AIM — Please quote every line word for word.

LISTED ENTRIES —
============

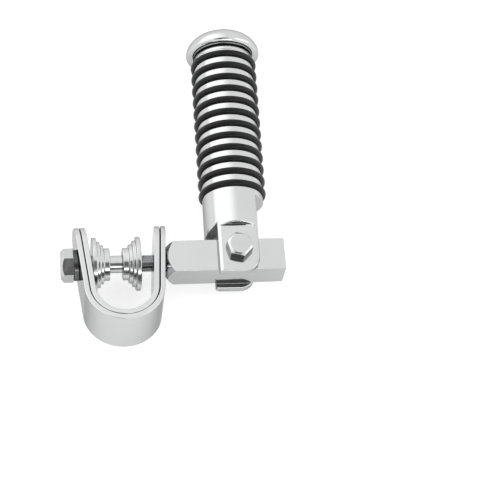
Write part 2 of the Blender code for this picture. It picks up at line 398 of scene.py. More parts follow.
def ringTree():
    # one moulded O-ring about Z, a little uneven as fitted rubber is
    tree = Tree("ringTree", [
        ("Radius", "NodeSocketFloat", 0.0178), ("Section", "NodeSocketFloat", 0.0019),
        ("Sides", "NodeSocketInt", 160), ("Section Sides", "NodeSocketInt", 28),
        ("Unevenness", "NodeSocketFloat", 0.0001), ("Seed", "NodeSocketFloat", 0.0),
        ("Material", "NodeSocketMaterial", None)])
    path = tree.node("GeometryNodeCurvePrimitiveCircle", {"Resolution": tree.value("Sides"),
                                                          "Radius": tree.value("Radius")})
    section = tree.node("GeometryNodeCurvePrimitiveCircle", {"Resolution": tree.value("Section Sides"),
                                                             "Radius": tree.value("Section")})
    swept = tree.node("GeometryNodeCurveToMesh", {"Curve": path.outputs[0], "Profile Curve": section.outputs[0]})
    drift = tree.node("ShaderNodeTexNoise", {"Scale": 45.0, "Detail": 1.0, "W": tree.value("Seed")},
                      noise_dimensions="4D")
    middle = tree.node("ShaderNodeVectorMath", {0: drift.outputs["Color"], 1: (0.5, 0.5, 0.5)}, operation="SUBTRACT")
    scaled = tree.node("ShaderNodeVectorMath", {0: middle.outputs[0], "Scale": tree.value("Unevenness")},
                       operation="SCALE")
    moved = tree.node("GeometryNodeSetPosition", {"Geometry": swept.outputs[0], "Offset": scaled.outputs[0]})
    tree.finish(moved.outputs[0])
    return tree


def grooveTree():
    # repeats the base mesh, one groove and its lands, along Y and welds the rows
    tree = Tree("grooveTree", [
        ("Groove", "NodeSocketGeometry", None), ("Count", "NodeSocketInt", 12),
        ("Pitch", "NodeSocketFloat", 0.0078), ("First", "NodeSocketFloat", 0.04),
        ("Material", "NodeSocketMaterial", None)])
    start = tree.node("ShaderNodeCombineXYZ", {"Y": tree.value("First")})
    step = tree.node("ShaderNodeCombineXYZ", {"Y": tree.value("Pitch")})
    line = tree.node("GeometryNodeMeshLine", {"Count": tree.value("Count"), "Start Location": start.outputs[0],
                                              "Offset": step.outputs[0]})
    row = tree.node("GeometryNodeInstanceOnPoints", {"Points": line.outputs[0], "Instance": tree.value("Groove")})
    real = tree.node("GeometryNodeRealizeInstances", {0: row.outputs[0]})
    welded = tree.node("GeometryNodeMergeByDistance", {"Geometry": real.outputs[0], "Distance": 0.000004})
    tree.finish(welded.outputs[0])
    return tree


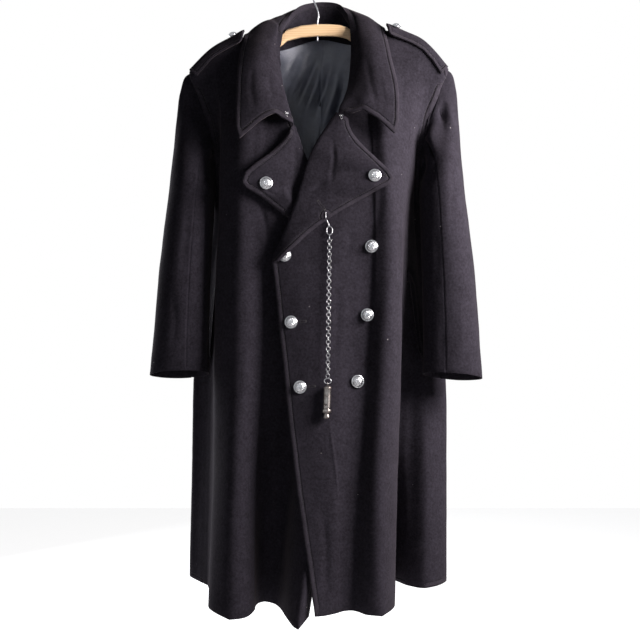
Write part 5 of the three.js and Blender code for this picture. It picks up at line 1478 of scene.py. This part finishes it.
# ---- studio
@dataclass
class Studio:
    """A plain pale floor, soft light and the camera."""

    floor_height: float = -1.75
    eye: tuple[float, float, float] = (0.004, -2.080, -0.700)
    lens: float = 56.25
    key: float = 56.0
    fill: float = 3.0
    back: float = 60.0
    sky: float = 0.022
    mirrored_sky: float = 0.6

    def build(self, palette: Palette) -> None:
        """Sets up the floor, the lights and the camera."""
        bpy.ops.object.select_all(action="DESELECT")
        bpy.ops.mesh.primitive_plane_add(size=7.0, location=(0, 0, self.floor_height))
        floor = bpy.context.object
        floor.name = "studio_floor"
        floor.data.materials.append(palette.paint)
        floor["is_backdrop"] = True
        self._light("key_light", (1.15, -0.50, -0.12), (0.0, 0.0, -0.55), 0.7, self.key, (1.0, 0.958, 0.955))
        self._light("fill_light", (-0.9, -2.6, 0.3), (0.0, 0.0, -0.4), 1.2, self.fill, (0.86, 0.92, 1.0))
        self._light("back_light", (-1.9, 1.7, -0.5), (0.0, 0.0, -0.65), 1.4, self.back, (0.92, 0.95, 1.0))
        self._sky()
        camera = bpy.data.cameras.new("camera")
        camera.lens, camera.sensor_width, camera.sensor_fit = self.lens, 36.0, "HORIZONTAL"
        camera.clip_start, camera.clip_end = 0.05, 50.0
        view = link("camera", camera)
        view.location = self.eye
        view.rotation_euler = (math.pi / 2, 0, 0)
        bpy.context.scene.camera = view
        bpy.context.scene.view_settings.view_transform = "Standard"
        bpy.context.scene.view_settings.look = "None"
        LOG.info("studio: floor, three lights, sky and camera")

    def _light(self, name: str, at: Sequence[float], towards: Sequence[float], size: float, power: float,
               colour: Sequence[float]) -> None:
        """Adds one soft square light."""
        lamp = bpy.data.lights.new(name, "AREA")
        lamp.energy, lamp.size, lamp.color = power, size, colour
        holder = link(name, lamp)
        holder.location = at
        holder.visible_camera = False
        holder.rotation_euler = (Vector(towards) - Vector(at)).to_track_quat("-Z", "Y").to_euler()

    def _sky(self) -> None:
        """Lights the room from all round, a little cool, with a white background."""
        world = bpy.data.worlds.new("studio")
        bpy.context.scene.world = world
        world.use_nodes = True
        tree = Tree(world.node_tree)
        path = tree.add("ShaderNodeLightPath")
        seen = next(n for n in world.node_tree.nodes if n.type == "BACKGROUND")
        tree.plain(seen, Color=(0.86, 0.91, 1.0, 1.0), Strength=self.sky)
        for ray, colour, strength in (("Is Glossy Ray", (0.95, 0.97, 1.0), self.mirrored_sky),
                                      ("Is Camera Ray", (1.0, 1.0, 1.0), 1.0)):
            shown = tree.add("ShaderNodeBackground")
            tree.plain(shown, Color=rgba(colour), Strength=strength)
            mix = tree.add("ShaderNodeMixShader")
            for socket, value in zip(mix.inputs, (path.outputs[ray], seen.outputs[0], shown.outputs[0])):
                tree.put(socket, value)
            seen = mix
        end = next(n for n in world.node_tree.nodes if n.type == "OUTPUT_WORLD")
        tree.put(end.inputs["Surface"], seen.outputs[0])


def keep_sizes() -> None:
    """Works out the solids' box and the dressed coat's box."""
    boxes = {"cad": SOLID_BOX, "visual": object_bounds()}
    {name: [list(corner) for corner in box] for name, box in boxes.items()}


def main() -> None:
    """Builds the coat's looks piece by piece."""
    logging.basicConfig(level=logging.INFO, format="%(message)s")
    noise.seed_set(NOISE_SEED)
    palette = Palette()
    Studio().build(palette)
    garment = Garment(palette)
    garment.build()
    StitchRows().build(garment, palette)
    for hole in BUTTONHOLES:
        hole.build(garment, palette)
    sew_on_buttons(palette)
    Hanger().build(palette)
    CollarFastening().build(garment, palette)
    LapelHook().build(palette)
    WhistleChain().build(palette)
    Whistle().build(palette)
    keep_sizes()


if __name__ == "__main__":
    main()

============

COMPLETED EXERCISE —
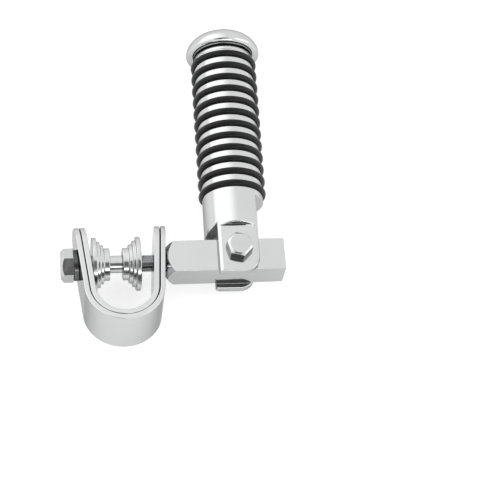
Write part 2 of the Blender code for this picture. It picks up at line 398 of scene.py. More parts follow.
def ringTree():
    # one moulded O-ring about Z, a little uneven as fitted rubber is
    tree = Tree("ringTree", [
        ("Radius", "NodeSocketFloat", 0.0178), ("Section", "NodeSocketFloat", 0.0019),
        ("Sides", "NodeSocketInt", 160), ("Section Sides", "NodeSocketInt", 28),
        ("Unevenness", "NodeSocketFloat", 0.0001), ("Seed", "NodeSocketFloat", 0.0),
        ("Material", "NodeSocketMaterial", None)])
    path = tree.node("GeometryNodeCurvePrimitiveCircle", {"Resolution": tree.value("Sides"),
                                                          "Radius": tree.value("Radius")})
    section = tree.node("GeometryNodeCurvePrimitiveCircle", {"Resolution": tree.value("Section Sides"),
                                                             "Radius": tree.value("Section")})
    swept = tree.node("GeometryNodeCurveToMesh", {"Curve": path.outputs[0], "Profile Curve": section.outputs[0]})
    drift = tree.node("ShaderNodeTexNoise", {"Scale": 45.0, "Detail": 1.0, "W": tree.value("Seed")},
                      noise_dimensions="4D")
    middle = tree.node("ShaderNodeVectorMath", {0: drift.outputs["Color"], 1: (0.5, 0.5, 0.5)}, operation="SUBTRACT")
    scaled = tree.node("ShaderNodeVectorMath", {0: middle.outputs[0], "Scale": tree.value("Unevenness")},
                       operation="SCALE")
    moved = tree.node("GeometryNodeSetPosition", {"Geometry": swept.outputs[0], "Offset": scaled.outputs[0]})
    tree.finish(moved.outputs[0])
    return tree


def grooveTree():
    # repeats the base mesh, one groove and its lands, along Y and welds the rows
    tree = Tree("grooveTree", [
        ("Groove", "NodeSocketGeometry", None), ("Count", "NodeSocketInt", 12),
        ("Pitch", "NodeSocketFloat", 0.0078), ("First", "NodeSocketFloat", 0.04),
        ("Material", "NodeSocketMaterial", None)])
    start = tree.node("ShaderNodeCombineXYZ", {"Y": tree.value("First")})
    step = tree.node("ShaderNodeCombineXYZ", {"Y": tree.value("Pitch")})
    line = tree.node("GeometryNodeMeshLine", {"Count": tree.value("Count"), "Start Location": start.outputs[0],
                                              "Offset": step.outputs[0]})
    row = tree.node("GeometryNodeInstanceOnPoints", {"Points": line.outputs[0], "Instance": tree.value("Groove")})
    real = tree.node("GeometryNodeRealizeInstances", {0: row.outputs[0]})
    welded = tree.node("GeometryNodeMergeByDistance", {"Geometry": real.outputs[0], "Distance": 0.000004})
    tree.finish(welded.outputs[0])
    return tree


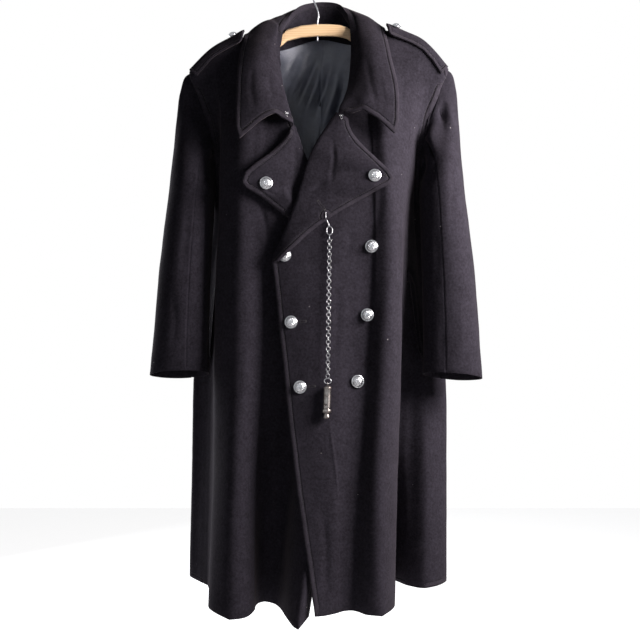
Write part 5 of the three.js and Blender code for this picture. It picks up at line 1478 of scene.py. This part finishes it.
# ---- studio
@dataclass
class Studio:
    """A plain pale floor, soft light and the camera."""

    floor_height: float = -1.75
    eye: tuple[float, float, float] = (0.004, -2.080, -0.700)
    lens: float = 56.25
    key: float = 56.0
    fill: float = 3.0
    back: float = 60.0
    sky: float = 0.022
    mirrored_sky: float = 0.6

    def build(self, palette: Palette) -> None:
        """Sets up the floor, the lights and the camera."""
        bpy.ops.object.select_all(action="DESELECT")
        bpy.ops.mesh.primitive_plane_add(size=7.0, location=(0, 0, self.floor_height))
        floor = bpy.context.object
        floor.name = "studio_floor"
        floor.data.materials.append(palette.paint)
        floor["is_backdrop"] = True
        self._light("key_light", (1.15, -0.50, -0.12), (0.0, 0.0, -0.55), 0.7, self.key, (1.0, 0.958, 0.955))
        self._light("fill_light", (-0.9, -2.6, 0.3), (0.0, 0.0, -0.4), 1.2, self.fill, (0.86, 0.92, 1.0))
        self._light("back_light", (-1.9, 1.7, -0.5), (0.0, 0.0, -0.65), 1.4, self.back, (0.92, 0.95, 1.0))
        self._sky()
        camera = bpy.data.cameras.new("camera")
        camera.lens, camera.sensor_width, camera.sensor_fit = self.lens, 36.0, "HORIZONTAL"
        camera.clip_start, camera.clip_end = 0.05, 50.0
        view = link("camera", camera)
        view.location = self.eye
        view.rotation_euler = (math.pi / 2, 0, 0)
        bpy.context.scene.camera = view
        bpy.context.scene.view_settings.view_transform = "Standard"
        bpy.context.scene.view_settings.look = "None"
        LOG.info("studio: floor, three lights, sky and camera")

    def _light(self, name: str, at: Sequence[float], towards: Sequence[float], size: float, power: float,
               colour: Sequence[float]) -> None:
        """Adds one soft square light."""
        lamp = bpy.data.lights.new(name, "AREA")
        lamp.energy, lamp.size, lamp.color = power, size, colour
        holder = link(name, lamp)
        holder.location = at
        holder.visible_camera = False
        holder.rotation_euler = (Vector(towards) - Vector(at)).to_track_quat("-Z", "Y").to_euler()

    def _sky(self) -> None:
        """Lights the room from all round, a little cool, with a white background."""
        world = bpy.data.worlds.new("studio")
        bpy.context.scene.world = world
        world.use_nodes = True
        tree = Tree(world.node_tree)
        path = tree.add("ShaderNodeLightPath")
        seen = next(n for n in world.node_tree.nodes if n.type == "BACKGROUND")
        tree.plain(seen, Color=(0.86, 0.91, 1.0, 1.0), Strength=self.sky)
        for ray, colour, strength in (("Is Glossy Ray", (0.95, 0.97, 1.0), self.mirrored_sky),
                                      ("Is Camera Ray", (1.0, 1.0, 1.0), 1.0)):
            shown = tree.add("ShaderNodeBackground")
            tree.plain(shown, Color=rgba(colour), Strength=strength)
            mix = tree.add("ShaderNodeMixShader")
            for socket, value in zip(mix.inputs, (path.outputs[ray], seen.outputs[0], shown.outputs[0])):
                tree.put(socket, value)
            seen = mix
        end = next(n for n in world.node_tree.nodes if n.type == "OUTPUT_WORLD")
        tree.put(end.inputs["Surface"], seen.outputs[0])


def keep_sizes() -> None:
    """Works out the solids' box and the dressed coat's box."""
    boxes = {"cad": SOLID_BOX, "visual": object_bounds()}
    {name: [list(corner) for corner in box] for name, box in boxes.items()}


def main() -> None:
    """Builds the coat's looks piece by piece."""
    logging.basicConfig(level=logging.INFO, format="%(message)s")
    noise.seed_set(NOISE_SEED)
    palette = Palette()
    Studio().build(palette)
    garment = Garment(palette)
    garment.build()
    StitchRows().build(garment, palette)
    for hole in BUTTONHOLES:
        hole.build(garment, palette)
    sew_on_buttons(palette)
    Hanger().build(palette)
    CollarFastening().build(garment, palette)
    LapelHook().build(palette)
    WhistleChain().build(palette)
    Whistle().build(palette)
    keep_sizes()


if __name__ == "__main__":
    main()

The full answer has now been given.